Overturning years of solid cinematic tradition that established modesty and virtuousness as the barometer of the female identity, Tagore's swim wear act started a mini-revolution in the Indian film industry. Her perceived boldness was even taken up for discussion during the Parliament's question hour.
The Indian heroine
The Indian heroine has always led with her chin, taking up the tennis racquet or the plough while romancing a largely middle-class audience that sought an interim escape from reality in the dark bowels of a cinema theatre. But the sexual identity of the female lead was largely repressed to suit the sensibilities of an audience that also identified its own sacrifices, romances and discontent with characters on screen.
When American cinema first christened mainstream actresses Marilyn Monroe and Brigitte Bardot 'sex symbols' in the 50s, their Indian counterparts were content to fit into the comforting stereotypes of ideal companions, sisters, wives and mothers.
The role of the steamy seductress was reserved for the moles of the ante-heroes - femme fatales made famous by Helen, Nadira, Aruna Irani and Shashikala who unashamedly made passes at heroes, showed skin or danced to ‘Mehbooba o Mehbooba'. Lalita Pawar, one of Bollywood's earliest ‘vamps', was left partially paralyzed in the face during a scene that required her to be slapped.
The buxom temptresses were meant to bring out, almost comically, the contrast between them and the nurturing mother earth.
Actresses such as Sadhana and Nanda, while supremely popular, were never considered stars with sex appeal.
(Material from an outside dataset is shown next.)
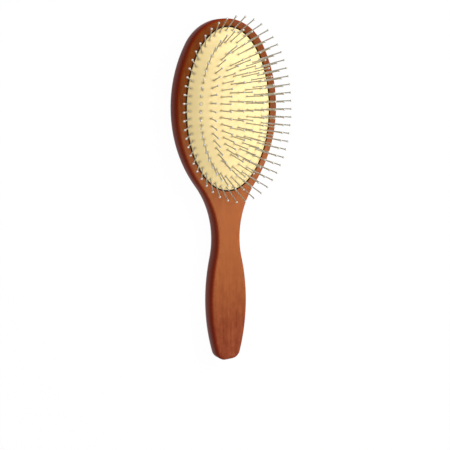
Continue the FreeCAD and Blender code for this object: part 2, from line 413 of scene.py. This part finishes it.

Hema Malini's doe eyes and heavy accent made her a darling of the masses but did not bring out the raw sensuality that would turn a guy's head.
The siren of the 70s
One actress clad in a sarong and emerging out of the ocean, water droplets dripping from her hair, changed all that was good and virtuous in Hindi cinema in the 70s, an era often recreated in spoof flashbacks. Zeenat's raw sexual appeal and seemingly endless legs made her an overnight pin-up girl.
The angular face, high cheekbones and hourglass body, once considered features unsuited for the Indian female, suddenly brought her in league of actresses such as Susan Sarandon debuting in bi-lingual Canadian films in the 70s.
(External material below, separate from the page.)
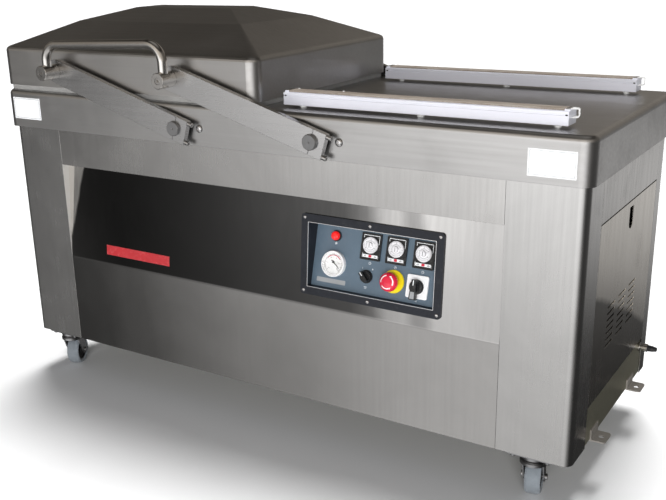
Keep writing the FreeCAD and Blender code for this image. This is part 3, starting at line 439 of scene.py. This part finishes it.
# frame of the tilted control plate, taken from the joints on it
GJ = JOINTS["gauge_pointer"]
N = Vector(GJ["axis"]).normalized()          # outward
W = N.cross(X).normalized()                  # up the slope
O2 = Vector(GJ["pos_m"]) + X * 0.095 + W * 0.014 - N * 0.0065


def on_plate(u, w, h=0.0):
    """mm on the control plate: u to the right, w up the slope, h outward."""
    return O2 + X * (u / 1000.0) + W * (w / 1000.0) + N * (h / 1000.0)


def plate_uwh(p):
    d = p - O2
    return d.dot(X) * 1000.0, d.dot(W) * 1000.0, d.dot(N) * 1000.0


def lamp_pick(c, n):
    u, w, h = plate_uwh(c)
    return 1 if h > 4.02 or math.hypot(u + 97, w - 41) < 9.35 and h > 3.9 else 0


split("pilot_lamp", ("black", "lens"), lamp_pick)


def gauge_pick(c, n):
    u, w, h = plate_uwh(c)
    return 1 if math.hypot(u + 95, w + 18) < 25.1 and h > 5.0 and h < 5.6 else 0


split("gauge_case", ("white", "white"), gauge_pick)


def base_pick(c, n):
    u, w, h = plate_uwh(c)
    return 1 if u > 70 and h < 3.6 and h > -0.2 and abs(u - 101.5) < 23.6 and not math.hypot(u - 101.5, w + 35) < 15.1 else 0


split("switch_bases", ("black", "white"), base_pick)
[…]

The entire 60s and 70s generation paid their allegiance to Sharmila Tagore's hourglass figure, back-knotted blouse, elaborate pouf and kohl-lined eyes, copied by a nation of frenzied women fans.
The only other actress who truly vaulted to sexual stardom in the 80s was Sridevi with her big eyes, unruly mane of hair and full lips. Sridevi owned the wet sari and her alluring dance with her invisible lover in ‘Mr India' branded her sex appeal into the Indian memory. Still, idolizing the female sex was a concept the Indian filmmaker did not fully grasp in the 80s and their part portrayal of actresses on screen remained an experiment in balancing innocence with bursts of the wicked.
Madhuri Dixit, who dominated the 90s with her buxom ‘choli ke peeche kya hai' act, brought in a breath of fresh air as the actress gyrated to rural music with provocative lyrics - clad in a sequined blouse with an expanse of midriff showing.
Sexy girl next door
But it was only in the next 10 years that filmmakers changed the definition of the sex symbol. Urmila Matondkar danced perched on a rock to ‘hai rama ye kya hua' and became a sensation among teenage cinema going crowd for ushering in the sexy girl-next-door genre.
Bipasha Basu did even better. She made the supercop a dream in latex and handcuffs. Kareena Kapoor with her high cheekbone and size zero figure, one of Bollywood's first to embrace the imported trend, came to epitomize the glamorous Indian lifestyle and inspired a nationwide craze for starry tantrums and micro waist size.
Emblematic of women in the 21st century, actresses such as Nandita Das, Kalki Koechlin, Sonam Kapoor and Kangana Ranaut have turned around the thinking man's sex symbol. Where transgressions are blurred and the act of sex is violent self expression, the sex symbols today have mutated into many headed entities.